Após ampla repercussão negativa, Alvim foi demitido nesta sexta. Ele anunciou na noite de ontem o Prêmio Nacional das Artes em um discurso com muito semelhante a um feito por Joseph Goebbels, o ministro da Propaganda na Alemanha nazista. Na gravação, o ex-secretário defendeu diretrizes patrióticas e religiosas para o fomento cultural realizado pelo Estado brasileiro.
"Nós vamos com certeza questionar o programa na Justiça, dependendo de como vier o edital (especificando às regras para concorrer ao financiamento). Se vier no contexto que foi falado pelo Alvim, certamente será passível de questionamento na Justiça", disse Calero à BBC News Brasil.
Segundo divulgou ontem o governo, o Prêmio Nacional das Artes terá orçamento total de R$ 20,6 milhões "para fomentar a produção artística nas cinco regiões brasileiras". Serão selecionadas 5 óperas, 25 espetáculos teatrais, 25 exposições individuais de pintura e 25 de escultura, 25 contos inéditos, 25 CDs musicais originais e 15 propostas de histórias em quadrinhos.
Os detalhes do edital ainda não foram divulgados, mas o presidente Bolsonaro defendeu ontem em transmissão ao vivo na sua conta do Facebook, acompanhado de Alvim, filtros para escolher quais trabalhos devem ser apoiados pelo Estado.
'Dirigismo cultural'
"O programa é um erro na sua própria concepção porque uma política cultural feita pelo Estado não pode escolher projetos por critérios subjetivos. O edital tem que ter critérios técnicos e muito bem definidos. Muitas cidades e Estados usam inclusive sistema de pontuação, e as bancas de avaliação devem ter especialistas, representantes da sociedade civil", disse Calero, que já foi também secretário de Cultura da cidade do Rio de Janeiro.

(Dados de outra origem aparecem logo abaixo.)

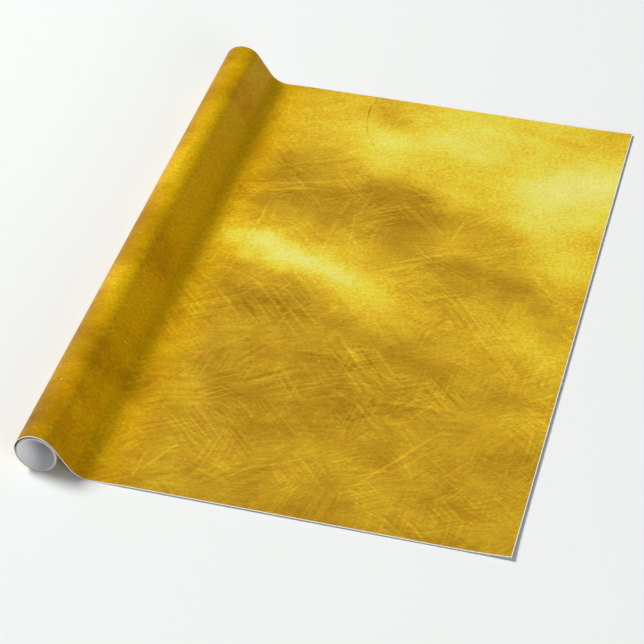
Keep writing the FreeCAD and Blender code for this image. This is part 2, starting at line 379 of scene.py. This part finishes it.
def mixOf(tree, factor, dark, light):
    # a colour between two others
    made = addNode(tree, "Mix", {"Factor": factor, "A": dark, "B": light}, data_type="RGBA")
    return made.outputs["Result"]


# the gold print, with painted light and shade on the ramp and roll, in metres on the flat web
goldPrintAndPaintedLight = {
    "ground": 0.335,
    # soft patches: middle, half lengths, turn, and how much lighter than the ground
    "patches": [
        # the big glow at the far right and what it is made of
        ((0.14, 0.31), (0.38, 0.20), -5, 0.24),
        ((0.20, 0.22), (0.26, 0.11), 36, 0.15),
        ((0.25, 0.14), (0.13, 0.19), 10, 0.18),
        ((0.21, 0.115), (0.11, 0.06), -40, 0.13),
        ((-0.02, 0.075), (0.12, 0.04), -10, 0.05),
        ((0.07, 0.20), (0.07, 0.05), 40, 0.08),
        ((0.22, 0.27), (0.16, 0.04), 30, 0.09),
        ((0.10, 0.37), (0.18, 0.07), 0, 0.16),
        ((0.05, 0.29), (0.16, 0.07), 5, 0.12),
        ((-0.01, 0.305), (0.09, 0.035), 8, 0.08),
        ((0.01, 0.240), (0.12, 0.045), -12, 0.09),
        ((-0.11, 0.32), (0.18, 0.12), -30, 0.12),
        ((-0.12, 0.26), (0.10, 0.04), 0, 0.02),
        ((-0.03, 0.345), (0.030, 0.035), 0, -0.12),
        ((0.17, 0.345), (0.08, 0.020), -12, -0.08),
        # the bright streak off the ramp
        ((-0.12, 0.050), (0.13, 0.036), -6, 0.18),
        ((-0.07, 0.030), (0.11, 0.038), -16, 0.15),
        ((0.00, -0.012), (0.11, 0.050), -33, 0.18),
        ((-0.09, 0.052), (0.22, 0.075), -10, 0.14),
        ((0.02, 0.00), (0.14, 0.08), -30, 0.12),
        # brown clouds above it
        ((0.03, 0.155), (0.12, 0.065), 8, -0.09),
        ((-0.12, 0.195), (0.08, 0.05), 20, -0.05),
        ((-0.04, 0.175), (0.10, 0.045), 15, -0.06),
        ((0.14, 0.06), (0.09, 0.04), -10, -0.03),
        ((0.17, 0.045), (0.035, 0.03), 0, -0.06),
        # the near half
        ((0.20, -0.03), (0.14, 0.05), -32, 0.14),
        ((0.14, -0.06), (0.12, 0.06), 0, 0.07),
        ((0.24, -0.12), (0.14, 0.14), 0, 0.07),
        ((0.08, -0.10), (0.05, 0.03), -20, -0.06),
        ((-0.08, -0.045), (0.09, 0.05), -20, -0.09),
        ((-0.06, -0.23), (0.09, 0.05), 0, -0.05),
        ((0.05, -0.13), (0.05, 0.03), 0, -0.06),
        ((-0.03, -0.18), (0.05, 0.03), -20, -0.05),
        ((0.13, -0.08), (0.05, 0.04), 0, 0.05),
        ((-0.11, -0.14), (0.07, 0.04), 0, -0.04),
        ((0.02, -0.24), (0.14, 0.05), 10, -0.03),
        ((0.02, -0.17), (0.15, 0.10), 10, -0.05),
        ((-0.13, -0.15), (0.07, 0.10), 0, 0.03),
        ((0.10, -0.41), (0.42, 0.09), 0, -0.06),
        # on the ramp and the roll
        ((-0.235, -0.12), (0.07, 0.07), 20, 0.16),
        ((-0.245, 0.14), (0.08, 0.14), 0, 0.12),
        ((-0.24, 0.27), (0.06, 0.045), 0, -0.06),
        ((-0.245, 0.21), (0.05, 0.17), 0, 0.08),
        ((-0.235, -0.36), (0.06, 0.10), 0, -0.06),
        ((-0.17, 0.40), (0.09, 0.06), 0, -0.13),
        ((-0.215, -0.03), (0.06, 0.05), 10, -0.12),
        ((-0.22, -0.22), (0.08, 0.06), 0, -0.10),
        ((-0.28, -0.38), (0.08, 0.10), 0, -0.10),
        ((-0.29, 0.33), (0.07, 0.05), 0, 0.06),
        ((-0.29, 0.10), (0.05, 0.07), 0, 0.10),
    ],
    # the colour of each tone
    "tones": [
        (0.00, (0.140, 0.062, 0.0015)),
        (0.22, (0.385, 0.205, 0.0050)),
        (0.31, (0.505, 0.285, 0.0130)),
        (0.42, (0.665, 0.402, 0.0170)),
        (0.52, (0.785, 0.520, 0.0280)),
        (0.62, (0.800, 0.650, 0.0480)),
        (0.74, (0.820, 0.745, 0.1350)),
        (1.00, (0.900, 0.870, 0.3800)),
    ],
    # brush strokes: turn, length, width, strength, and a shift that gives each its own noise
    "strokes": [
        (-46, 0.140, 0.0046, 0.062, (0.3, 0.1)),
        (31, 0.110, 0.0042, 0.056, (1.7, 0.6)),
        (8, 0.150, 0.0056, 0.042, (2.9, 1.4)),
        (86, 0.100, 0.0036, 0.042, (4.1, 2.2)),
        (57, 0.120, 0.0034, 0.044, (5.3, 3.7)),
        (-24, 0.090, 0.0038, 0.040, (6.1, 4.9)),
    ],
    # single marks: from, to, width, how much lighter
    "marks": [
        # the first three are painted light, lighter across the whole width where the flat past the foot,
        # the foot and the ramp lie in the roll's shade; the fourth is painted shade, darker over the
        # roll's upper left
        ((-0.164, -4.000), (-0.164, 4.000), 0.0240, 0.03),
        ((-0.194, -4.000), (-0.194, 4.000), 0.0300, 0.08),
        ((-0.226, -4.000), (-0.226, 4.000), 0.0600, 0.11),
        ((-0.284, -4.000), (-0.284, 4.000), 0.0330, -0.12),
        # the rest are marks in the print
        ((0.065, -0.350), (0.172, -0.185), 0.0034, 0.12),
        ((0.080, -0.335), (0.180, -0.210), 0.0024, 0.09),
        ((-0.150, -0.376), (-0.102, -0.285), 0.0030, 0.11),
        ((-0.190, 0.141), (-0.060, 0.180), 0.0034, 0.13),
        ((-0.190, 0.154), (-0.075, 0.190), 0.0026, 0.10),
        ((-0.150, 0.160), (-0.020, 0.215), 0.0024, 0.10),
        ((0.030, 0.050), (0.126, 0.107), 0.0036, 0.11),
        ((0.087, 0.090), (0.106, 0.180), 0.0026, 0.11),
        ((-0.138, 0.050), (-0.133, 0.165), 0.0024, 0.09),
        ((-0.127, 0.055), (-0.120, 0.155), 0.0020, 0.08),
        ((-0.020, 0.060), (-0.032, 0.160), 0.0026, 0.09),
        ((-0.158, -0.026), (-0.097, -0.099), 0.0036, 0.08),
        ((-0.138, -0.022), (-0.067, -0.110), 0.0028, -0.06),
        ((-0.118, -0.030), (-0.055, -0.106), 0.0034, 0.08),
        ((-0.080, -0.050), (-0.020, -0.120), 0.0030, 0.08),
        ((0.000, -0.075), (0.060, -0.153), 0.0036, 0.11),
        ((0.020, -0.078), (0.094, -0.176), 0.0030, -0.06),
        ((0.034, -0.076), (0.104, -0.164), 0.0032, 0.08),
        ((-0.088, -0.205), (0.004, -0.142), 0.0034, 0.09),
        ((-0.074, -0.190), (-0.008, -0.140), 0.0028, -0.08),
        ((-0.064, -0.208), (0.014, -0.157), 0.0028, 0.09),
        ((-0.130, -0.160), (-0.080, -0.105), 0.0030, 0.08),
        ((0.110, -0.250), (0.150, -0.300), 0.0030, 0.08),
        ((-0.040, -0.300), (0.030, -0.260), 0.0030, 0.07),
        ((-0.070, 0.372), (-0.062, 0.318), 0.0018, -0.26),
        ((-0.064, 0.328), (-0.052, 0.288), 0.0018, -0.24),
        ((-0.056, 0.296), (-0.036, 0.270), 0.0016, -0.18),
    ],
    # how a slow noise pushes the print about: its scale, reach and detail
    "wander": (9.0, 0.075, 6.0),
    "bend": (4.0, 0.030, 1.0),
    "shake": (22.0, 0.006, 2.0),
    # noises: how long and wide a mark is, and how far it moves the tone
    "cloud": ((0.075, 0.055), 0.095),
    "fibre": ((0.020, 0.0026), 0.03),
    "grain": (0.0045, 0.0032),
    "grainRange": (0.075, 0.20),
    "brushArea": (0.08, 0.055),
    "leanArea": (0.05, 0.035),
    "specks": {"scale": 42.0, "light": 0.16},
    # painted shade on the ramp: its middle, how far its cap and tint reach, and the palest tone there
    "rampAt": (-0.218, 0),
    "rampCap": (0.085, 4.0),
    "rampTint": (0.110, 4.0),
    "rampPalest": 0.48,
    "bump": 0.0001,
}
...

"Porque o perigo (de não ter critérios objetivos) é você ter um dirigismo cultural. No momento em que o Estado começa a avaliar o conteúdo (das produções culturais), você passa a ter censura. É inaceitável esse edital como o Alvim estava pretendendo construir. A cultura tem que ser livre", acrescentou.
Bolsonaro demitiu Alvim nesta manhã após ter sido cobrado pelos presidentes da Câmara, Rodrigo Maia, e do Senado, Davi Alcolumbre. Na visão de Calero, seria "ingenuidade" achar que a fala de Alvim não tinha "respaldo" do presidente da República.
O deputado criticou declarações agressivas feitas ontem por Bolsonaro sobre a ascendência asiática da jornalista Thaís Oyama, que está lançando o livro Tormenta: O Governo Bolsonaro: Crises, Intrigas e Segredos.
"Ele falar que Thaís Oyama é japonesa e que não sabe o que está fazendo no Brasil, isso é nazismo, o Hitler fazia isso em relação aos judeus. Ou seja, você destacar uma origem do cidadão para confrontá-lo, para inclusive colocar seus apoiadores contra o sujeito por conta da sua origem. É muito grave", repudiou Calero.
"Há um pano de fundo (por trás da fala de Alvim) mais grave que precisa ser combatido que são essas inspirações nazifascistas do próprio presidente da República. Onde está a Procuradoria-Geral da República diante dessa fala?", cobrou.
Em nota, o Planalto manifestou "repúdio às ideologias totalitárias e genocidas".
'Frase é perfeita', disse Alvim
Roberto Alvim anunciou o novo programa cultural em um vídeo com estética de inspiração nazista. Na gravação, ele diz: "A arte brasileira da próxima década será heroica e será nacional. Será dotada de grande capacidade de envolvimento emocional e será igualmente imperativa, posto que profundamente vinculada às aspirações urgentes do nosso povo, ou então não será nada".
A frase foi comparada a um discurso de Goebbels reproduzido no livro Goebbels: a Biography, de Peter Longerich: "A arte alemã da próxima década será heróica, será ferreamente romântica, será objetiva e livre de sentimentalismo, será nacional com grande páthos e igualmente imperativa e vinculante, ou então não será nada", afirmou o ministro nazista.
Após as primeiras críticas, Alvim disse que a semelhança se tratava de uma "coincidência retórica" e depois que "a frase em si é perfeita". Mas o aumento da repercussão levou à perda do cargo, anunciada por ele próprio em uma postagem no Facebook.
"Do fundo do coração: perdão pelo meu erro involuntário. Mas, tendo em vista o imenso mal-estar causado por esse lamentável episódio, coloquei imediatamente meu cargo a disposição do Presidente Jair Bolsonaro, com o objetivo de protegê-lo", escreveu.
A Presidência da República disse que foi um "pronunciamento infeliz" e que "ainda que (Alvim) tenha se desculpado, (a fala) tornou insustentável a sua permanência".
"Manifestamos também nosso total e irrestrito apoio à comunidade judaica, da qual somos amigos e compartilhamos valores em comum", diz a nota.